For sellers who value speed over squeezing out every last dollar, this route delivers. You skip detailing, showings, lowball messages, and the guesswork of whether anyone will actually show up.
When a trade-in still deserves a look
Trade-ins are worth considering if your vehicle is in decent shape and you are replacing it immediately. Some owners also like the tax advantages that can apply in certain situations, depending on where the sale happens and how the transaction is structured.
If the car is newer, clean, and easy for a dealer to resell, you may get a reasonable offer without much effort. Just be careful not to confuse a smooth sales pitch with a better overall deal. Always compare the real numbers.
If you have time, get both quotes. See what a direct buyer offers and see what a dealer offers. The better choice usually reveals itself quickly.

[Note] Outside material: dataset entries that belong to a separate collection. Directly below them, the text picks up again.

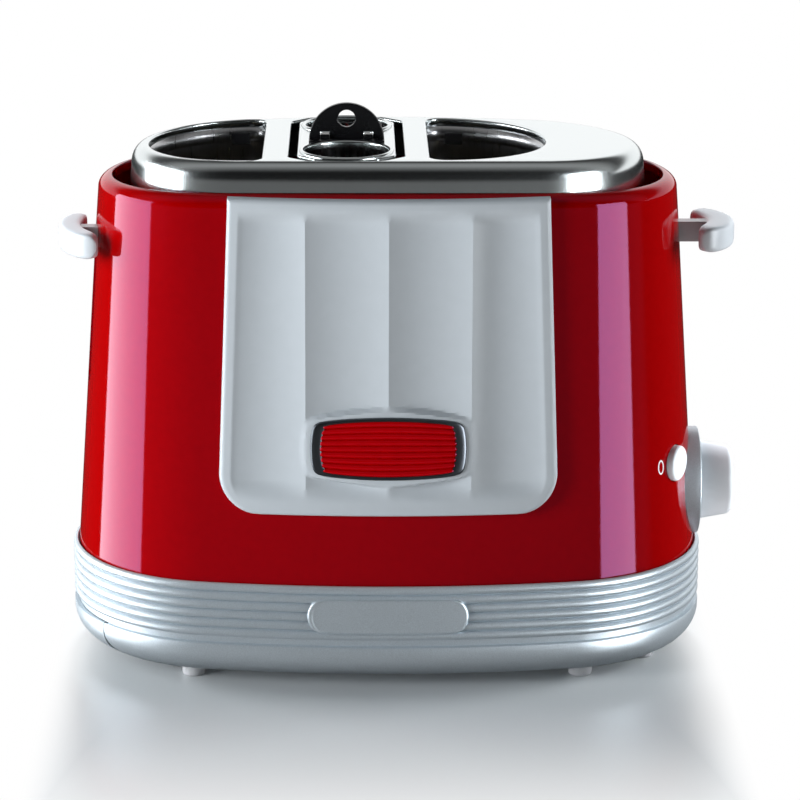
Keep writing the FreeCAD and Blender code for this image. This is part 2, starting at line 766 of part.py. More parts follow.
# Silver base ring: a ribbed band over a plain one that curves in to the floor
band = oval("band", "base_underside_z", "base_band_height", "0", "base", None, None, "base_curve")
core = oval("core", "band_top_z", "base_top_z - band_top_z", "rib_depth", "base")
ribs = []
for i in range(DRIVING["rib_count"]):
    ribs.append(oval(f"rib_{i}", f"base_top_z - rib_thickness - {i} * rib_pitch", "rib_thickness", "0",
                     "base"))
cavity = oval("cavity", "base_floor_z", "shell_bottom_z - base_floor_z", "base_wall", "base", None, None,
              "base_curve - base_floor")
lip = oval("lip", "shell_bottom_z", "base_lip_height + 1",
           "base_step - base_lip_gap", "base")
floor_hole = oval("floor_hole", "base_underside_z - 1", "base_floor + 2", "base_hole_inset", "base")
tray_mouth = box("tray_mouth", "0 - base_half_width - 1", "0 - tray_front_half_width - tray_gap",
                 "base_floor_z",
                 "base_half_width / 3", "2 * (tray_front_half_width + tray_gap)",
                 "band_top_z - base_floor_z")
label_block = bowed_block("label_block", "label_half_width", "label_half_height", "label_side_bow",
                          "label_top_bow",
                          "base_half_depth / 2", "base_half_depth", "label_z", False)
label_skin = oval("label_skin", "band_top_z - 5", "base_top_z - band_top_z", "0 - label_proud", "base")
label_back = oval("label_back", "band_top_z - 6", "base_top_z - band_top_z + 2", "2 * rib_depth", "base")
label = cut("label", common("label_slice", label_block, label_skin), label_back)
inlet_bore = cylinder("inlet_bore", "inlet_x", "base_half_depth / 2", "inlet_z", "inlet_radius",
                      "base_half_depth", "y")
screws = []
screw_holes = []
for i, (x, y) in enumerate([("screw_x", "screw_y"), ("0 - screw_x", "screw_y"), ("0 - screw_x",
                                                                                 "0 - screw_y"),
                            ("screw_x", "0 - screw_y")]):
    head = cylinder(f"screw_head_{i}", x, y, "base_underside_z - screw_head_height", "screw_head_radius",
                    "screw_head_height")
    shank = cylinder(f"screw_shank_{i}", x, y, "base_underside_z - screw_head_height / 2", "screw_radius",
                     "base_floor + base_plate_thickness + screw_head_height / 2")
    screws.append(fuse(f"screw_{i}", head, shank))
    screw_holes.append(cylinder(f"screw_hole_{i}", x, y, "base_underside_z - 1", "screw_radius + screw_gap",
                                "base_floor + base_plate_thickness + 2"))
holes = group("screw_holes", *screw_holes)
base_solid = fuse("base_solid", band, core, *ribs)
base_hollow = cut("base_hollow", base_solid, cavity, lip, floor_hole, tray_mouth, inlet_bore)
node("base_ring", cut("base_ring_cut", cut("base_label_seat", base_hollow, label), holes))
node("label_plate", label)
rails = [box(f"rail_{i}", "0 - rail_half_length", y, "plate_top_z - 0.5", "2 * rail_half_length",
             "rail_thickness",
             "rail_height + 0.5")
         for i, y in enumerate(["tray_half_width + tray_gap",
                                "0 - tray_half_width - tray_gap - rail_thickness"])]
floor_plate = oval("floor_plate", "base_floor_z", "base_plate_thickness", "base_plate_inset", "base")
node("base_plate", cut("base_plate_cut", fuse("base_plate_solid", floor_plate, *rails), holes))
node("base_screws", group("base_screw_set", *screws))

# Feet: four at the corners and two more under the knob end
foot_spots = [(f"{a} * foot_x", f"{b} * foot_y") for a in (-1, 1) for b in (-1, 1)]
foot_spots += [("end_foot_x", f"{b} * end_foot_y") for b in (-1, 1)]
node("feet", group("foot_set", *[cone(f"foot_{i}", x, y, 0, "foot_bottom_radius", "foot_top_radius",
                                      "base_underside_z") for i, (x, y) in enumerate(foot_spots)]))

# Mains inlet bush through the back of the base
bush_barrel = cylinder("bush_barrel", "inlet_x", "base_half_depth - base_wall - inlet_sag - 3", "inlet_z",
                       "inlet_radius", "base_wall + inlet_sag + 3 + label_proud", "y")
bush_flange = cylinder("bush_flange", "inlet_x", "base_half_depth / 2", "inlet_z", "inlet_flange",
                       "base_half_depth / 2 + label_proud", "y")
flange_skin = cut("flange_skin", bush_flange, band)
bush_hole = cylinder("bush_hole", "inlet_x", "base_half_depth / 2", "inlet_z", "inlet_bore",
                     "base_half_depth", "y")
node("cord_inlet", cut("cord_inlet_cut", fuse("inlet_solid", bush_barrel, flange_skin), bush_hole))

# Lid with its two bun slots, the basket's mouth and the flange under the rim
lid_solid = oval("lid_solid", "lid_bottom_z", "lid_top_z - lid_bottom_z", "0", "lid", "lid_taper",
                 "lid_round")
lid_crown = cylinder("lid_crown", 0, "0 - base_half_depth", "lid_top_z - crown_radius", "crown_radius",
                     "2 * base_half_depth", "y")
flange_in = "((lid_bottom_z - shell_bottom_z) * taper_slope + shell_wall + flange_inset)"
flange = oval("flange", "lid_bottom_z", "flange_thickness", flange_in, "shell")
lid_space = oval("lid_space", "lid_bottom_z - 1", "lid_under_z - lid_bottom_z + 1", "lid_wall", "lid",
                 "lid_taper")
mouth = octagon("mouth", "lid_under_z - 1", "lid_top + 2", "mouth_half_width", "mouth_half_depth",
                "mouth_corner")
slots = [dee(f"slot_cut_{word}", side, "lid_under_z - 1", "lid_top + 2", "0") for word, side in
         (("left", -1), ("right", 1))]
lid_outside = fuse("lid_outside", common("lid_crowned", lid_solid, lid_crown), flange)
node("lid", cut("lid_cut", lid_outside, lid_space, mouth, *slots))

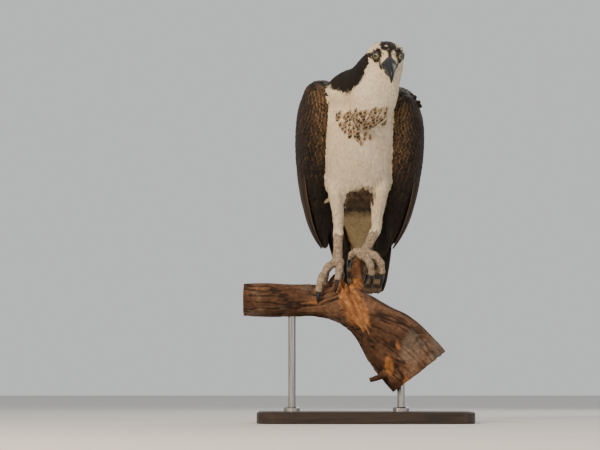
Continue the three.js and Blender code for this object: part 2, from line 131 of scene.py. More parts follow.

What South Florida sellers should think about first
In South Florida, heat, humidity, flooding, and hard daily use can age a vehicle fast. That matters when comparing cash for cars versus trade in. A car that looks fixable to an owner may look like a liability to a dealer. Add towing costs, storage issues, HOA complaints, or a vehicle blocking your business lot, and waiting around starts to feel expensive.
That is why local service matters. A buyer who knows the area, can dispatch quickly, and handles pickup without delay saves more than time. They save stress. For sellers from Lake Worth Beach to Homestead, the best deal is not always the one with the prettiest presentation. It is the one that gets the vehicle gone and cash in your hand without dragging the process out.
Junk Auto Kings built its reputation around that exact need – fast offers, fast pickup, and the kind of royal treatment busy owners actually remember.
If your vehicle still has solid resale value and you are already shopping at a dealership, a trade-in may work. If it is junk, damaged, unwanted, or just taking up room, a direct cash sale usually wins on speed, simplicity, and less hassle. The smart move is the one that fits your vehicle as it sits today, not the one that sounds good in a showroom.